At this point they move into a heat treat furnace, saving the cost of reheating the castings. Some of the heat for the furnace is provided by the burning resins. As the resins are combusted, the sand falls to a conveyor that cools it and carries it back to the core making stations. The castings are air quenched when they exit the furnace; then a robot picks each one up, manipulates it so that the sand remaining in it is poured out, and places it on a shipping pallet.
Another concept is under development by Disa, which recently merged with Georg Fischer. This concept is aimed at the aluminum casting market and is based on recent work by the University of Birmingham, which showed that controlled filling of the mold from the bottom eliminated the formation of oxide folds in the casting, which are responsible for most casting failures. The method uses the Disa vertical parting line flaskless mold and introduces the metal from below using an electromagnetic pump. Pressure may then be applied to the risers to increase their efficiency. A further enhancement appears to be possible by using magnetite ore instead of silica sand; significant refinement of dendrite arm spacing is reported. The equipment has not yet been offered for sale commercially; if it becomes a commercial success, it could challenge permanent and semipermanent molding of automotive components.
Europe is behind the United States in lost foam technology, although there have been a number of research projects in the area, particularly in France. Pechiney has developed a lost foam technique that carries out the solidification of lost foam castings under a controlled atmosphere and a pressure differential.

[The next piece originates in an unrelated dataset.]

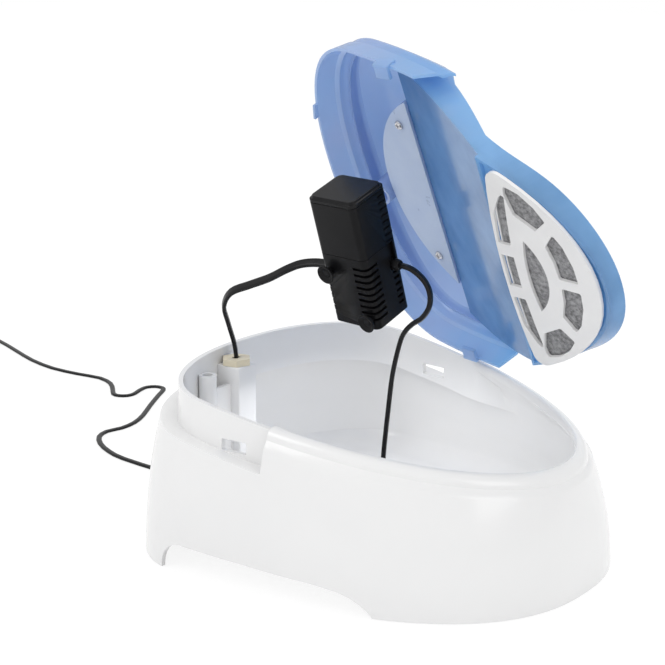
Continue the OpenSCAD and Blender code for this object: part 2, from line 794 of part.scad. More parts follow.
pump_lead_route = [[-107, -27, 112.4], [-107, -29, 123], [-106, -36, 139], [-103, -43, 152], [-94, -46, 163],
                   [-78, -46, 170], [-61, -46, 177], [-48, -45, 184], [-38, -42.5, 188.5], [-28, -40, 190.3],
                   [-19.2, -39, 190.4]];
lamp_lead_route = [[29.1, -27.3, 193.9], [36, -26.5, 192.5], [41.5, -24, 188], [45, -21.5, 182],
                   [46.5, -20.5, 175], [46, -21.5, 168], [43, -24.5, 162], [39, -28.5, 158.5],
                   [36.5, -33, 154], [35.5, -37, 147], [33, -40.5, 128], [31, -42, 105], [28.5, -42.5, 80],
                   [27, -43.5, 55], [24, -46, 35], [17, -50, 25], [6.7, -52.8, 22.5]];
tower_lead_route = [[-143, -0.3, 11.8], [-134, -3, 10.5], [-123, -12, 9], [-113, -22, 9.5], [-108, -26.5, 15],
                    [-107, -27, 26], [-107, -27, 60], [-107, -27, 98.9]];
cord_exit = [-foot_len / 2, 0, 12];
bush_r = 4.2;
bush_lip = 1.6;
bush_lip_t = 1.4;
bush_play = 0.103;
bush_seat = skirt_back(cord_exit[2] + bush_r + bush_lip) + bush_lip_t + bush_play;
supply_route = [[-157.7, 0, 12], [-166, 0, 10.5], [-178, 0, 6], [-192, 0, 2.4], [-210, 1, 1.3],
                [-230, 1, 1.3], [-250, 3, 1.3], [-271, 8, 1.3], [-290, 17, 1.3], [-304, 29, 1.3],
                [-309, 42, 1.3],
                [-306, 56, 1.3], [-308, 72, 1.3], [-316, 90, 1.3], [-331, 114, 1.3], [-348, 140, 1.3],
                [-360, 158, 1.3], [-371, 164, 1.3], [-374, 154, 1.3], [-368, 138, 1.3], [-366, 124, 1.3],
                [-374, 117, 1.3], [-388, 130, 1.3], [-406, 142, 1.3], [-426, 147, 1.3], [-452, 144, 1.3],
                [-484, 143, 1.3], [-520, 150, 1.3], [-557, 163, 1.3], [-600, 178, 1.3], [-630, 182, 1.3],
                [-657.3, 173.8, 1.3]];
coil_at = [-676, 142, 0];
coil_mid_r = 27;
coil_half = 8;
coil_h = 15;

module pump_lead() color("#111112") flat_tube(curve(pump_lead_route, 2), lead_w, lead_t, [0.75, 0.6, 0.1]);
module lamp_lead() color("#111112") flat_tube(curve(lamp_lead_route, 2), lead_t, lead_w * 0.8, [0.3, 1, 0]);
module lamp_capsule() color("mistyrose")
    translate([6, -53, 22.3]) rotate([0, -90, 18]) rotate_extrude($fn = 40)
        polygon([[0, 0], [3, 0], [5.2, 2.4], [5.2, 15], [3.6, 18.4], [0, 19.6]]);
module tower_lead() color("#111112") flat_tube(tower_lead_route, lead_t, lead_w, [1, 0.2, 0]);

module cord_bush() color("#111112")
    translate([bush_seat, cord_exit[1], cord_exit[2]])
        rotate([0, -90, 0]) rotate_extrude($fn = 32)
            polygon([[0, 0], [bush_r + bush_lip, 0], [bush_r + bush_lip, bush_lip_t],
                     [bush_r, bush_lip_t], [bush_r, 8], [3, 13], [0, 13]]);
module supply_cord() color("#111112") flat_tube(supply_route, cord_w, cord_t, [0, 0, 1]);
adapter_at = [-745, 120, 0];
adapter_half = 21;
// The cord's last stretch, from the coil to just short of the adapter.
cord_tail = [[-706, 134, 7], [-711, 128, 8.6], [-716, 121.6, 10.4],
             [adapter_at[0] + adapter_half + 0.7, 120.5, 11]];
module cord_coil() color("#111112") {
    translate(coil_at)
        rotate_extrude($fn = 72)
            translate([coil_mid_r, 0])
                polygon([[-coil_half, 1], [-coil_half + 2, 0], [coil_half - 2, 0], [coil_half, 1],
                         [coil_half, coil_h - 2], [coil_half - 2, coil_h], [-coil_half + 2, coil_h],
                         [-coil_half, coil_h - 2]]);
    flat_tube(cord_tail, cord_w, cord_t, [0, 0, 1]);
}
module adapter_body() color("#141416") translate(adapter_at)
    hull() {
        for (x = [4 - adapter_half, adapter_half - 4]) for (y = [-13, 13])
            translate([x, y, 0]) cylinder(h = 22, r = 4, $fn = 32);
    }
module adapter_pins() color("silver") translate(adapter_at)
    for (y = [-6, 6])
        translate([-adapter_half, y, 11]) rotate([0, -90, 0]) cylinder(h = 16, r = 2, $fn = 32);

tank_base();
foot_pads();
cable_grommet();
lid_shell();
duct_cover();
duct_screws();
filter_pad();
filter_grille();
pump_housing();
pump_strainer();
pump_cap();
stator_core();
stator_coil();
impeller();
impeller_magnet();
impeller_shaft();
shaft_bushes();
volute_plate();
pump_outlet();
suction_cups();
lead_glands();
pump_lead();
lamp_lead();
lamp_capsule();
tower_lead();
cord_bush();
supply_cord();
cord_coil();
adapter_body();
adapter_pins();
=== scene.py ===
"""Looks of a pet water fountain that is opened for cleaning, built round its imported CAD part."""

import logging
import math
from collections.abc import Callable, Sequence
from dataclasses import astuple, dataclass, replace
from enum import Enum

import bmesh
import bpy
from mathutils import Euler, Matrix, Vector, noise


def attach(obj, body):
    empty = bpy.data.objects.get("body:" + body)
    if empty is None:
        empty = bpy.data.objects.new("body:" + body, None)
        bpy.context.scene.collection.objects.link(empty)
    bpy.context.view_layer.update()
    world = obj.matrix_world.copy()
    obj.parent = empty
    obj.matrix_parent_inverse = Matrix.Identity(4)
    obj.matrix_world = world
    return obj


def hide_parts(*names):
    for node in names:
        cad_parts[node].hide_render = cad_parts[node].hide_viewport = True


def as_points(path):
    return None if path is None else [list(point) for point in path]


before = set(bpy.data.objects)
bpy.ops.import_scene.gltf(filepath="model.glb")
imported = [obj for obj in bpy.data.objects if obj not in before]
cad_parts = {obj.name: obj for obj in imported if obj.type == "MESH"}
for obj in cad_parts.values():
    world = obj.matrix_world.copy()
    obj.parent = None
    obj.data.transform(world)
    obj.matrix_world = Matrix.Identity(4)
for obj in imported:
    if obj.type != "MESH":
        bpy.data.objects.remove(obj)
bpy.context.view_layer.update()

LOG = logging.getLogger("fountain")
MM = 0.001
FAR = 400.0
SHARP_ANGLE = 30.0
PLASTIC_IOR = 1.47
COAT_ROUGHNESS = 0.06
LEAST_ROUGHNESS = 0.02
COLOUR_STOPS = (0.3, 0.7)
Piece = bpy.types.Object
Tree = bpy.types.NodeTree
Socket = bpy.types.NodeSocket
Place = Callable[[float], Vector]
Pair = tuple[float, float]
Triple = tuple[float, float, float]


# ---- finishes -----------------------------------------------------------------


class Pattern(Enum):
    """What a cloudy pattern is for, as (noise detail, noise roughness)."""

    COLOUR = (4.0, 0.6)
    GLOSS = (5.0, 0.55)
    # clouds that stir the painted highlight and painted shade of the lid's blue
    PAINTED_SHADING = (3.0, 0.55)
    MOULDED = (2.0, 0.4)
    SPARKED = (6.0, 0.7)
    FIBRE = (9.0, 0.8)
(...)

However, the persistence of folds in the casting, which cannot be detected by nondestructive testing, has prevented its market penetration.
In summary, Japanese foundries have made some significant contributions to foundry process technology in the years since World War II. However, they appear to be lagging behind Europe in the development of innovative casting techniques today. In contrast, Europe appears to continue to lead in the development of advanced sand casting systems.